The impact of interventions for widening access to higher education

This new report from UK think tank Education Policy Institute looks at programmes that have have tried to increase higher education access for disadvantaged students.

With a large gap still existing between the proportion of poorer and more affluent young people who have progressed into higher education, this report examines around 100 programmes that have sought to increase the attendance of disadvantaged students, in order to establish which interventions have been most effective. Higher education institutions spend £250m per year on programmes to increase the attendance of students from disadvantaged backgrounds, yet there is still a need to assess the impact of these activities on student outcomes.

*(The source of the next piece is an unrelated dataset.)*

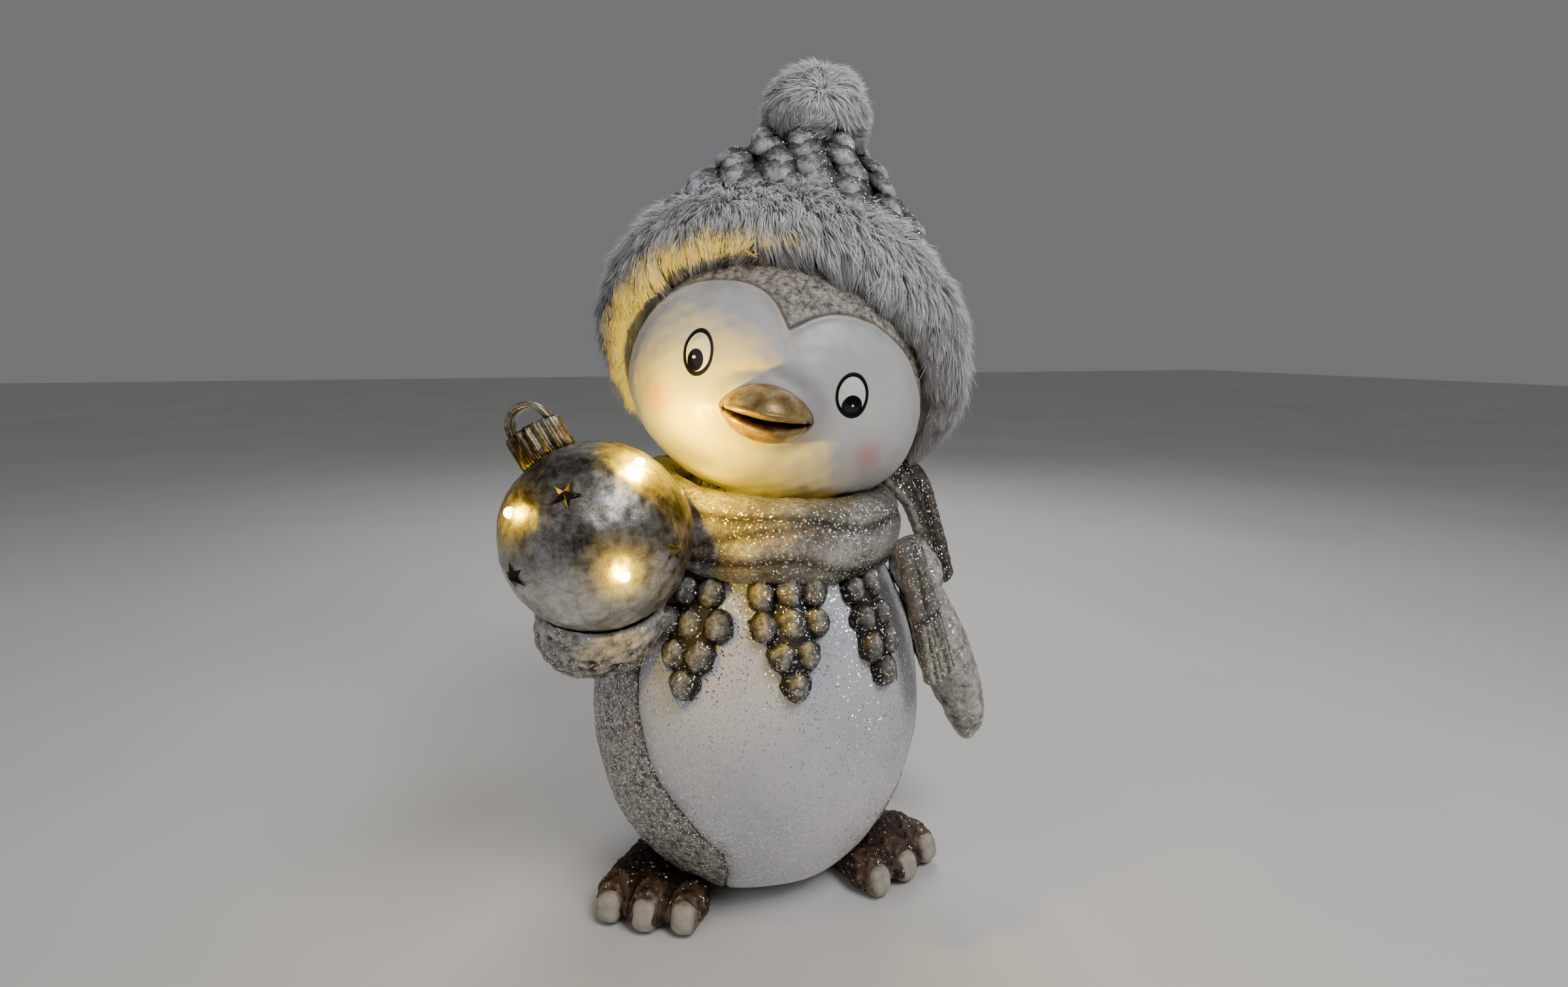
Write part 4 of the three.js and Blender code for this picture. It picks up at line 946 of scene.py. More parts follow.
SCALE_PITCH, ROW_PITCH = 17.0, 12.0


def hat_plan():
    """Rows of scales from the brim up. Each row is half a pitch round from the one below."""
    rng = np.random.default_rng(42)
    points, turns_out, sizes = [], [], []
    ring = np.linspace(0, 2 * math.pi, 721)
    mean_line = np.stack([hat_point(ring[:-1:40], r).mean(axis=0) for r in np.linspace(0, 1, 101)])
    height = np.mean(
        [
            np.linalg.norm(np.diff(hat_point(a, np.linspace(0, 1, 101)), axis=0), axis=1).sum()
            for a in ring[:-1:60]
        ]
    )
    rows = int(height / ROW_PITCH)
    for row in range(rows):
        run = 0.12 + 0.86 * row / (rows - 1)
        loop = hat_point(ring, run)
        along = np.concatenate([[0], np.cumsum(np.linalg.norm(np.diff(loop, axis=0), axis=1))])
        count = max(7, round(along[-1] / SCALE_PITCH))
        for i in range(count):
            at = (i + 0.5 * (row % 2) + rng.uniform(-0.1, 0.1)) / count % 1.0
            a = np.interp(at * along[-1], along, ring)
            here = hat_point(a, run)
            down = hat_point(a, run - 0.03) - here
            down /= np.linalg.norm(down)
            side = hat_point(a + 0.02, run) - hat_point(a - 0.02, run)
            side /= np.linalg.norm(side)
            out = np.cross(side, down)
            if out @ (here - mean_line[int(run * 100)]) < 0:
                side, out = -side, -out
            wide = along[-1] / count
            grow = rng.uniform(0.94, 1.1)
            points.append(here + out * 1.2)
            turns_out.append(euler_of(side, down, out))
            sizes.append((wide * 1.14 * grow, 16.5 * grow * (0.7 + 0.3 * wide / SCALE_PITCH), 18.0 * grow))
    return points, turns_out, sizes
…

Many widening access activities are positively associated with disadvantaged students’ understanding of and attitudes towards higher education, as well as their life aspirations. However, there is an urgent need to go beyond student perceptions and establish the impact of these activities on actual enrolment numbers. Most research to date on widening access has failed to determine this. The report finds that financial aid to disadvantaged students had a small, but positive effect on enrolment levels, though this is one of the most costly interventions. The most positive interventions are those which are tailored to student needs and offer support and guidance on universities and career advice. These include mentoring, counselling and role model interventions, which have helped to increase confidence levels, aspirations and understanding amongst students considering higher education. Alongside this, the report found that wider programmes with multiple elements of support were successful at widening of participation, improving student aspirations outcomes in higher education.